Instance file storages and file sharing on Microsoft Azure and Google Cloud Platform

Anton Klimenko
Cloud recipes
Published in
6 min readSep 4, 2017

Cloud computing is an essential part of software development today. There are a huge support and an amazing community around AWS services. But its closest rivals Microsoft Azure and Google Cloud Platform (GCP) are undeservedly ignored. In this article, I will review and compare instance file storage and file sharing options provided by Microsoft Azure and GCP.

Microsoft Azure

Instance storage

Figure 1. Microsoft Azure storage infrastructure

By default when Azure Instance starts it has an operating system disk and a local disk. Multiple data disks can be attached to a virtual machine at any time. But an amount of the data disks you can attach to VM depends on the instance type.

Persistent storage

Operation system and data disks are persistent. These disks are charged at standard disk rate.

The OS disk, its image, and data disks are represented as Virtual Hard Disks (VHD) in an Azure Storage Account.

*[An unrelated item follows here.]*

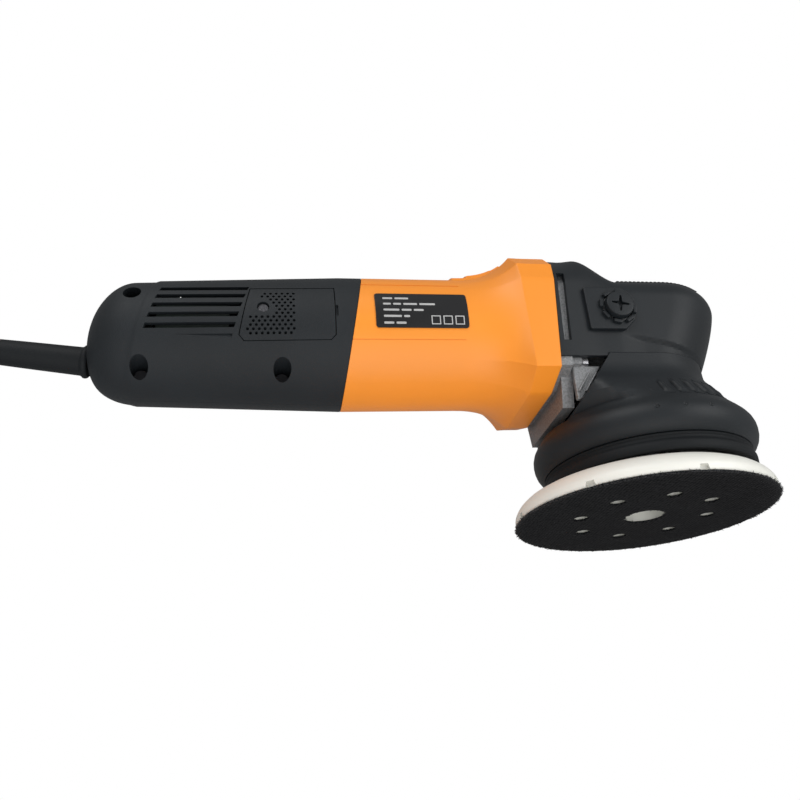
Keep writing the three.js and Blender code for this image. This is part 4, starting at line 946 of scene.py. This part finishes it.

Where Azure Storage Account is backed by either standard (HDD) or premium (HDD) disks. There is also a 2TB capacity limit for the OS disk.

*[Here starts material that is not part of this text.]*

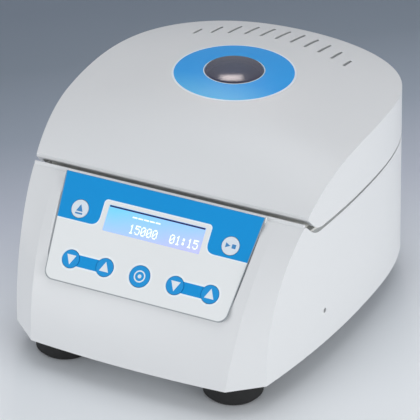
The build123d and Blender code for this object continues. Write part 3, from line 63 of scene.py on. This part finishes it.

Table 1. Premium disk vs Standard disk (please, visit official site for more information)

Disks can either be managed or unmanaged. With unmanaged disks, you create your own storage account. And then specify that storage account when setting the disk. In this case, you are responsible for the storage account scalability and performance. For example, if you put too many disks into one storage account you can exceed IOPS limit, resulting in VMs being throttled.

Managed disks handle the storage account management in the background. You don’t need to worry about scalability and performance.

Temporary storage

Local disk is temporary, you will loose all data on it when you resize, shutdown or restart your VM. Its storage capacity depends on the instance type. There are no extra charges for the local disk, its price included into the instance price.

Table 2. Local disk by VM type (please, visit official site for more information)

Local disk located on the same physical hardware which is hosting VM. Thus it has higher IOPS and lower latency in comparison to the data disk.

Shared file storage

Microsoft Azure provides File Storage to share files between applications running on virtual machines. Other shared storage options are Blob storage, Queue storage and Table storage. But these options are out of the scope of the article.

In File Storage resources are available via SMB 3.0 and REST API. Shared Access Signature (SAS) token required to get access to files via REST API. As a storage account owner, you can generate SAS of two types:

  • Service SAS
  • Account SAS

Service SAS grants access to resources in only one of the storage services.

Account SAS delegates access to resources in one or more of the storage services. The token holder can read/write files in shares, and manage shares itself.

Table 3. Azure Data Disks vs Azure Files (please, visit official site for more information)

Durability and availability

Microsoft Azure Disks provides 99.999% availability.

There are four replication options available to choose from at storage account creation:

  • Locally redundant storage (LRS)
  • Zone-redundant storage (ZRS)
  • Geo-redundant storage (GRS)
  • Read-access geo-redundant storage (RA-GRS, default option)
Table 4. Replication strategies (please, visit official site for more information)

Security

Security of data disks

Azure leverages BitLocker feature of Windows and DM-Crypt feature of Linux to provide volume encryption for the OS and the data disks. The solution is integrated with Azure Key Vault for key management.

Security of Shared File Storage

Data can be secured in transit between an Application and Azure by using Client-side encryption, HTTPS or SMB 3.0. Storage Service Encryption provides encryption at rest, handles encryption/decryption and key management. All data encrypted using AES-256.

Google Cloud Platform

Instance storage

Figure 2. Google Cloud Platform storage infrastructure

Google Compute Engines are available in a predefined size and Custom Machine Type. With the latter type, users can configure machines for specific needs. By default, each virtual machine has a single root persistent disk that contains the operating system. When the need arises you can attach one or more storage volumes to your instance.

Persistent storage

There are two types of persistent disks: standard (HDD) and SSD based disks. Each instance can attach a limited number of individual persistent disks up to 64TB of total storage space.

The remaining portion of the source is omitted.